Without the Word, we could never know Christ Jesus. Without the Word proclaimed, we would never hear of Jesus and what He has and is doing to save us. Without hearing of Jesus Christ, we would never come to believe that His salvation is for us. Without faith, we would not heed His invitation to go to the rich feast of His Word offered in Divine Service, catechesis, and daily prayer. Without the rich feast of His Word, we would be dead in our sins, malnourished, and starved of the Bread from Heaven that gives life.
It all seems so simple. How could anyone resist? Why would anyone say, “no”? Here’s the invitation! Good people and bad people are gathered from homes, halls, schools, bars, taverns, and even churches. Come and eat and drink. Everything needed is prepared and given. Be clothed and be fed. Jesus is the host, the maître d’, and the meal. This is His service, where He gives Himself entirely and thoroughly for you and your salvation.
And yet, the previous parable, an alternate reading for this day, tells of the landowner and his vineyard. He hires vinedressers to care for it. But at the vintage time, the vinedressers brutalize the servants who come, not once but twice. And the owner sends his son, who they also kill and think to seize the vineyard as their own. Of course, they are deceived, lose the vineyard altogether, and it is given to another, the proverbial “tax collectors and harlots” who believe.

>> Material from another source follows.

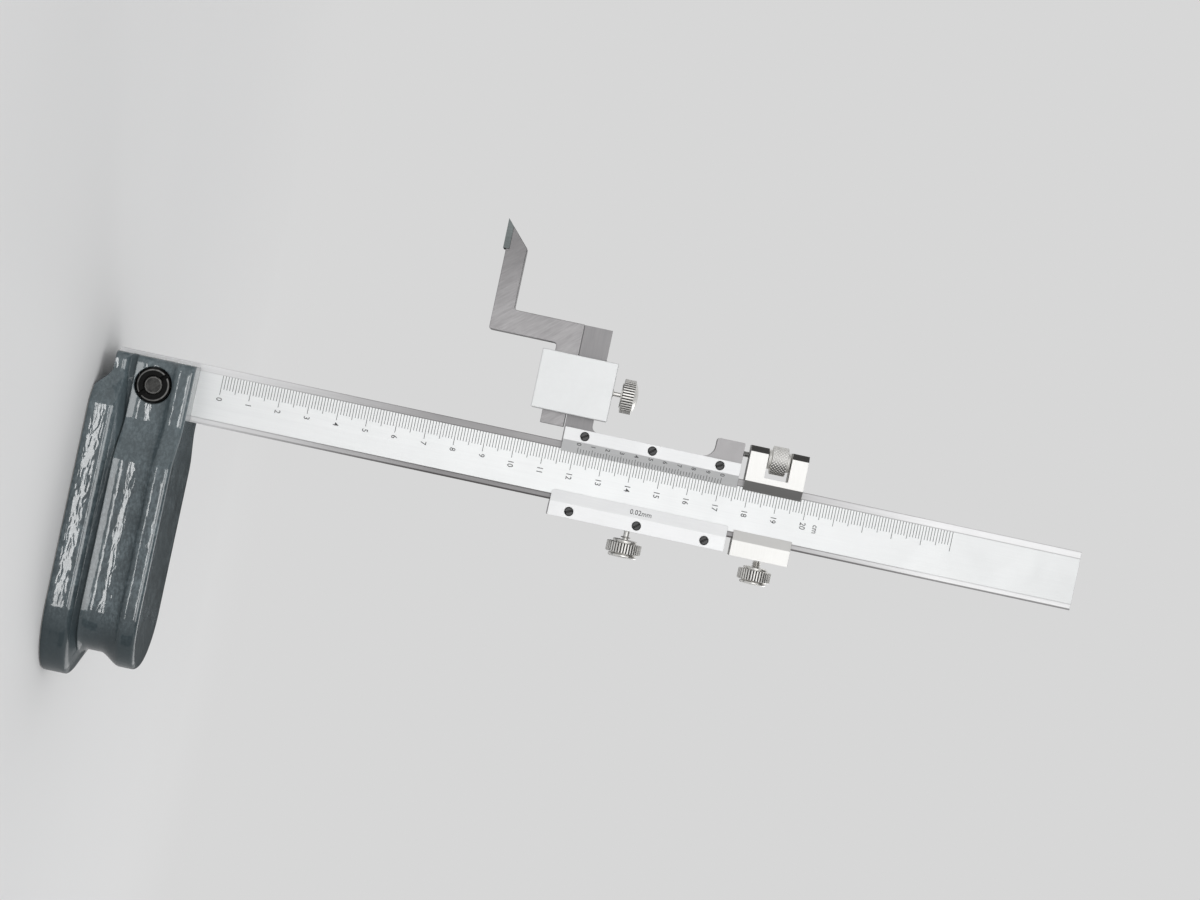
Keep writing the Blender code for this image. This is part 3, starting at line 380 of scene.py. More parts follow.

Jesus tells the parable to those who will not hear, refuse to abandon their righteousness, and stubbornly insist on their way. They cannot and will not receive the vineyard, the wedding, or the rich banquet of heaven as a gift, given by the Word alone, by grace alone, through Holy Spirit-worked faith alone. And because of their demand that Jesus conforms to them, He can no longer be received by them in the way of a gift.
Instead, Jesus says, “Have you never read in the Scriptures: ‘The stone which the builders rejected Has become the chief cornerstone. This was the Lord’s doing, And it is marvelous in our eyes?’” This Psalm’s metaphor becomes a favorite among the prophets and apostles. Isaiah says, “Behold, I lay in Zion a stone for a foundation, A tried stone, a precious cornerstone, a sure foundation; Whoever believes will not act hastily” (Is 28:16). St. Paul cites this and Isaiah 8 when he says, “Behold, I lay in Zion a stumbling stone and rock of offense, And whoever believes on Him will not be put to shame.” (Rom 9:33).
And there’s the problem. Jesus always gets in the way of what we want to do, what we think to believe, or what we think we can contribute to our salvation. There’s the conflict, and that’s why the vinedressers refuse the owner’s servants, or those invited to the wedding refuse to come. The offense is what our theologians call “divine monergism.” Everything about salvation is in, with, under, and through Jesus and Him alone. There is salvation in no other name under heaven.
This explains the violent reaction of the chief priests and Pharisees. “They perceived that He was speaking of them. […] They sought to lay hands on Him.” There’s no way into the church, through this life, or into heaven that isn’t by the cross of Jesus Christ. But that also means you must go with Jesus through suffering and death. Anything that gets in the way of Jesus for you will be crucified and buried. Jesus says immediately before today’s parable, “And whoever falls on this stone will be broken; but on whomever it falls, it will grind him to powder” (Mt 22:44).
For such a beautiful parable of our Lord’s gracious invitation, it is filled with such violence. “The rest [of the invited] seized his servants, treated them spitefully, and killed them. But when the king heard about it, he was furious. And he sent out his armies, destroyed those murderers, and burned up their city.” God will be your God. Jesus’ jealous love for you, His chosen bride, results in straight-up violence against whatever stands in His way of saving you.
That’a a theme the Reformers knew all too well. They risked life and limb for their confession of Jesus. Many lost their life because they had the audacity to trust in Jesus and Him alone. Decades of war wiped out Lutheran believers and churches. Lutheran hymnody is full name-dropping enemies of the faith, those whose opposition to Christ’s Gospel was violent. Luther’s “Lord, Keep Us Steadfast in Your Word” originally named them, “Restrain the murderous Pope and Turk.” Our history knows the violent opposition to Jesus too well.
But we must be on guard against ourselves, too. “But when the king came in to see the guests, he saw a man there who did not have on a wedding garment. So he said to him, ‘Friend, how did you come in here without a wedding garment?’ And he was speechless. Then the king said to the servants, ‘Bind him hand and foot, take him away, and cast him into outer darkness; there will be weeping and gnashing of teeth.’”
Jesus warns you: don’t add anything of your own to the invitation, the wedding, or the feast either. It’s all by Jesus and His way of giving, or it’s nothing. That’s the final note of the parable, which is a warning to us who have been called, have come to the feast, but are tempted to slip in again our own ideas, expectations, works, or merit into what God is in Christ alone gives. The essential Reformation confession is that we are saved by grace through faith alone, worked by the Holy Spirit through the Scriptures proclaimed and taught alone.
And Jesus always keeps His promises. He never stops inviting you. The wedding hall will be filled. The whole host of heaven will be numbered. A rich feast of forgiveness, life, and salvation is served. Come and eat and drink. Everything needed is prepared and given. Be clothed and be fed. Jesus is the host, the maître d’, and the meal. This is His service, where He gives Himself entirely and thoroughly for you and your salvation.
The peace of God, which surpasses all understanding, guards your hearts and minds through Christ Jesus. Amen.